Отдельного разговора заслуживает «Страшная ночь, или Экзекутор» — текст, формально заявленный как смонтированный из двадцати трёх произведений Гоголя, и это, пожалуй, рискованный и показательный эксперимент в книге: автор буквально расчленяет корпус Гоголя, от «Вечеров» до «Мёртвых душ» и «Записок сумасшедшего», и сшивает фрагменты в новое, непрерывно галлюцинирующее повествование о парубке Голопупенке, добывающем экзекуторское место у ожившего беса-чиновника и встречающем ревизора, оказавшегося ожившей совестью, — приём этот по своей природе критический, а не только пародийный, потому что он демонстрирует: весь Гоголь, в сущности, есть один текст, один языковой механизм с постоянным набором сдвигов — олицетворением бюрократии, демонизацией чиновника, карнавальной Малороссией, — который можно резать и склеивать почти без шва, и это критическая статья о Гоголе, написанная не языком анализа, а языком самого Гоголя, жест, доступный только человеку, посвятившему Гоголю отдельную научную монографию.
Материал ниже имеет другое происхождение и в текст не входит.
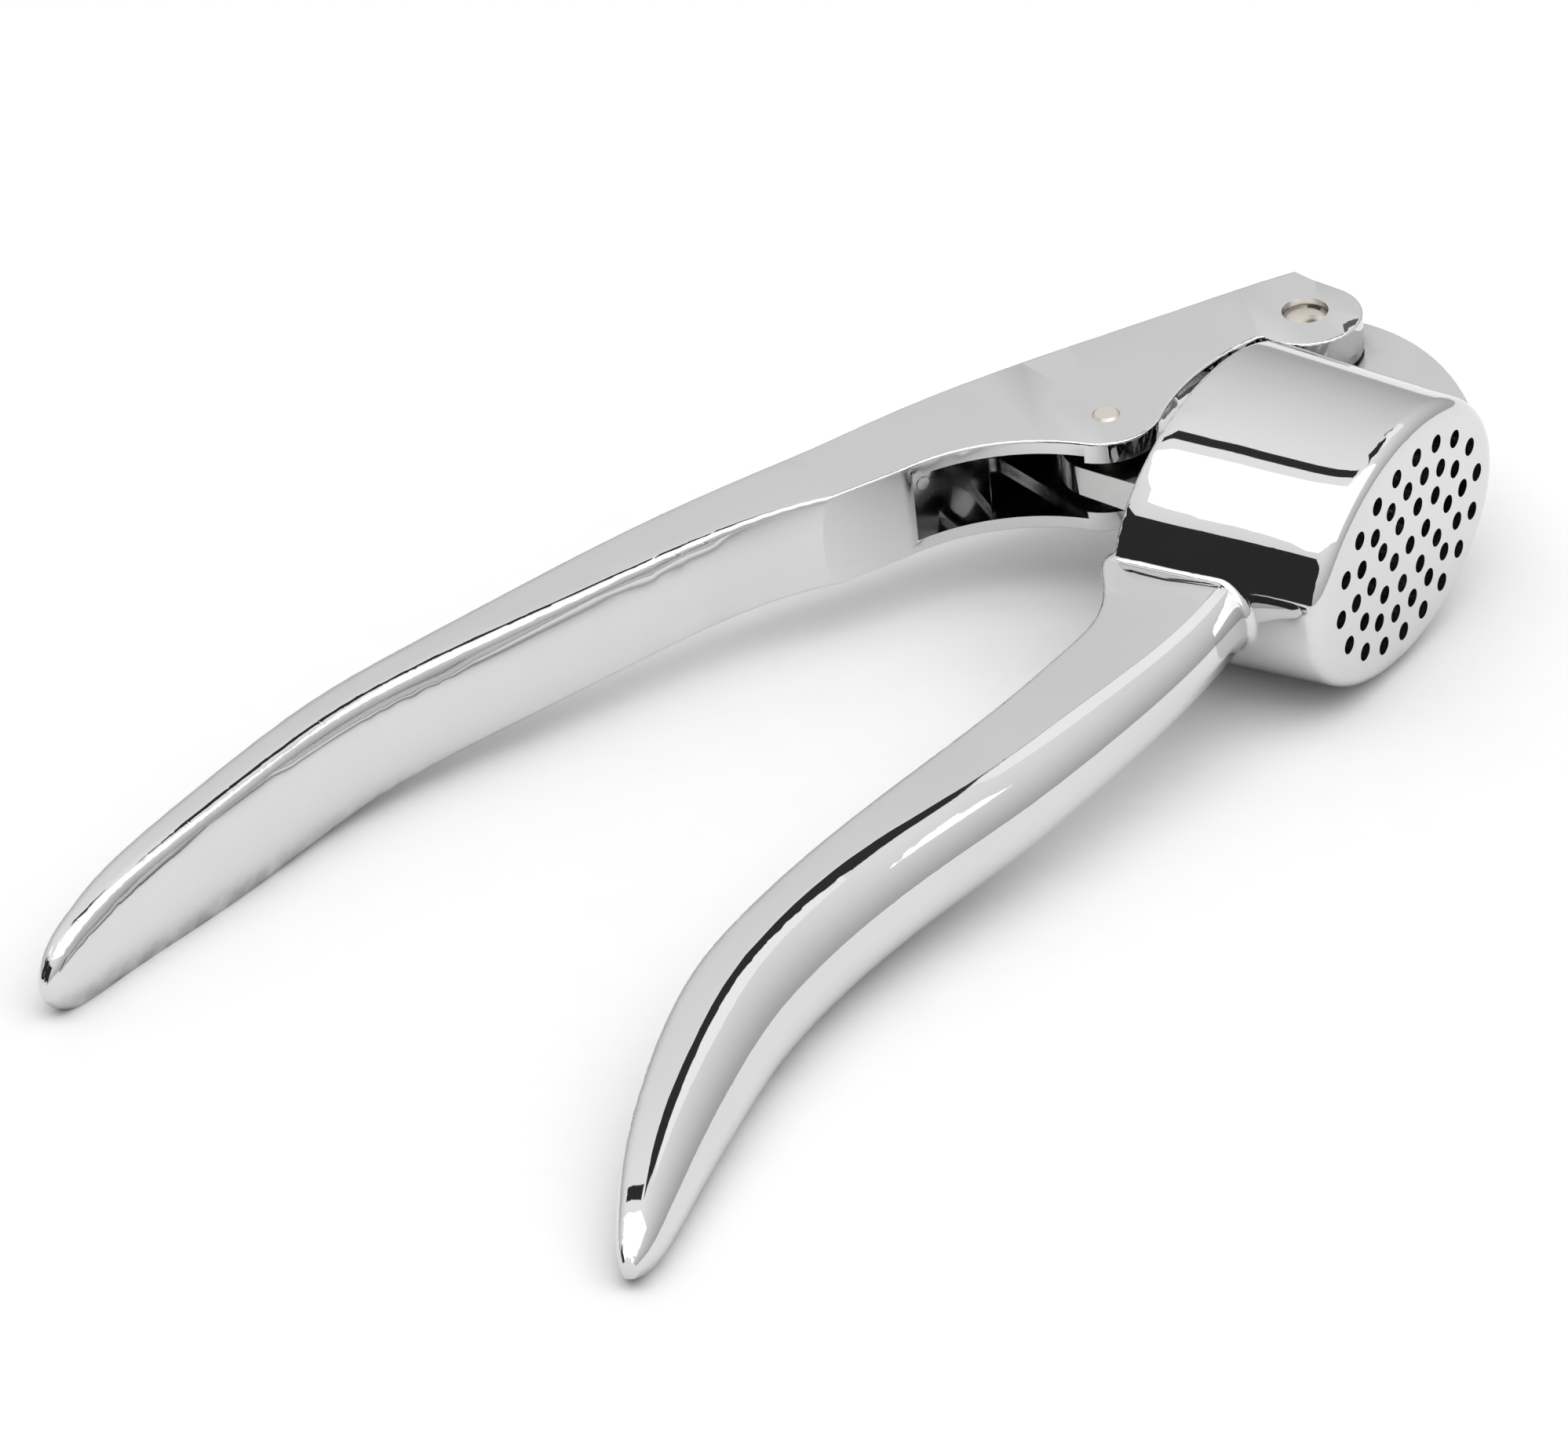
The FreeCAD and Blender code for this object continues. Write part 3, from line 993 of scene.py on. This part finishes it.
@dataclass
class Studio:
    """Floor, light and camera.

    Args:
        floor_rise: The floor's rise per unit along +X and +Y, so that the press rests on it.
        floor_touch_mm: A point of the floor, from the hinge.
        camera_mm: The camera's place from the hinge.
        target_mm: The point on its optical axis, from the hinge.
        roll_deg: The camera's turn about its axis.
        lens_mm: Focal length for a sensor of SENSOR_MM.
        cards: The panels that the chrome reflects.
    """

    floor_rise: tuple[float, float] = (0.091, 0.003)
    floor_touch_mm: Triple = (27.9, 3.5, -14.6)
    camera_mm: Triple = (501.09, 294.22, 371.21)
    target_mm: Triple = (83.1, -15.0, 0.0)
    roll_deg: float = -6.64
    lens_mm: float = 144.14
    cards: tuple[Card, ...] = CARDS

    def build_floor(self) -> None:
        """Makes the pale floor that the press lies on."""
        shape = bmesh.new()
        bmesh.ops.create_grid(shape, x_segments=1, y_segments=1, size=FLOOR_REACH)
        rise_x, rise_y = self.floor_rise
        turn = turn_onto(Vector((-rise_x, -rise_y, 1)))
        place = Matrix.Translation(from_hinge(*self.floor_touch_mm)) @ turn
        bmesh.ops.transform(shape, matrix=place, verts=shape.verts)
        floor = add_object("floor", shape)
        material, nodes, shader = new_material("floor_paper")
        shader.inputs["Roughness"].default_value = PAPER_ROUGHNESS
        shader.inputs["Specular IOR Level"].default_value = PAPER_SPECULAR
        tone = nodes.mix(nodes.noise(PAPER_GRAIN), PAPER_DARK, PAPER_PALE)
        nodes.feed(shader.inputs["Base Color"], tone)
        floor.data.materials.append(material)

    def build_world(self) -> None:
        """Lights the studio from all round, brighter overhead."""
        world = bpy.data.worlds.new("studio")
        bpy.context.scene.world = world
        world.use_nodes = True
        nodes = NodeTree(world.node_tree)
        back = world.node_tree.nodes["Background"]
        place = nodes.add("ShaderNodeTexCoord")
        split = nodes.add("ShaderNodeSeparateXYZ")
        nodes.feed(split.inputs["Vector"], place.outputs["Generated"])
        nodes.feed(back.inputs["Strength"], nodes.ramp(split.outputs["Z"], SKY))
        back.inputs["Color"].default_value = WHITE

    def build_camera(self) -> None:
        """Places the camera."""
        data = bpy.data.cameras.new("camera")
        data.lens = self.lens_mm
        data.sensor_width = SENSOR_MM
        data.clip_start = NEAREST
        data.clip_end = FURTHEST
        camera = bpy.data.objects.new("camera", data)
        bpy.context.scene.collection.objects.link(camera)
        place = from_hinge(*self.camera_mm)
        look = (from_hinge(*self.target_mm) - place).to_track_quat("-Z", "Y")
        roll = Euler((0, 0, math.radians(self.roll_deg))).to_quaternion()
        camera.rotation_mode = "QUATERNION"
        camera.location = place
        camera.rotation_quaternion = look @ roll
        bpy.context.scene.camera = camera

    def build(self) -> None:
        """Makes the whole studio."""
        self.build_floor()
        self.build_world()
        for card in self.cards:
            card.build()
            LOG.info("card %s", card.name)
        self.build_camera()
        bpy.context.scene.view_settings.view_transform = "Standard"


def main() -> None:
    """Builds and dresses every piece, then the studio."""
    logging.basicConfig(level=logging.INFO)
    effects = Effects()
    for piece in PIECES:
        shown = piece.build()
        piece.dress(shown, effects)
        LOG.info("piece %s with %d faces", shown.name, len(shown.data.polygons))
    Studio().build()


if __name__ == "__main__":
    main()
«Прекрасная Елиза» — блестящая травестия карамзинской «Бедной Лизы»: тот же велеречивый слог, та же розовоперстая Аврора и то же щастие, но соблазнённая Елиза в решающий момент не топится, а нокаутирует обольстителя «орудием, у суровых Славян кулаком называемым», и тот сам тонет, точно евангельские свиньи, — феминистский разворот сентиментальной коллизии выполнен настолько чисто, что пародия почти обходится без иронической подсветки, воспроизводя язык эпохи буквально, отчего комизм рождается не из насмешки над стилем, а из чистой несовместимости стиля с содержанием. «Сколопендра» и «Лунная грязь» работают в ином, менее травестийном регистре — как классический русский рассказ в рассказе, на дороге или у камина, с обязательным недоговорённым мистическим ядром, будь то алхимия пополам с каббалой на фоне польского восстания или тайна незаконного, но словно бы непорочного зачатия провинциального полковника, — и здесь Вайскопф ближе всего подходит к чистой стилизации без пародийного зазора, демонстрируя безупречный слух на интонацию русской психологической прозы второй половины девятнадцатого века. «Графиня» — компактный образец зощенковского сказа: маляр Мишка Квасцов принимает уличную женщину по кличке Графиня за настоящую дворянку, тратит на неё месячный заработок и получает уголовное дело, — здесь важна не только пародийная точность интонации, но и то, как советский новояз оказывается зеркалом собственного самообмана героя. А завершающее книгу «Вертепное действие от Архангела Гавриила» — вещь на грани фарса, детская рождественская пьеска в неуклюжих рифмованных двустишиях, сопровождённая развёрнутым псевдонаучным комментарием мнимого профессора Пригодина, выискивающего анахронизмы там, где сам автор объявляет текст плодом низового фольклорного театра, — финальный автопародийное движение книги, написанной профессиональным комментатором русской литературы и завершающейся пародией именно на комментарий, то есть на самого себя как учёного; и по-своему законно имя мнимого автора пьесы, Фил Карто, отсылающее к легенде о Вечном жиде, Картафиле, которому отказано в покое, — фигура как нельзя более уместная для книги о вечном странствии текста между языками, культурами и масками.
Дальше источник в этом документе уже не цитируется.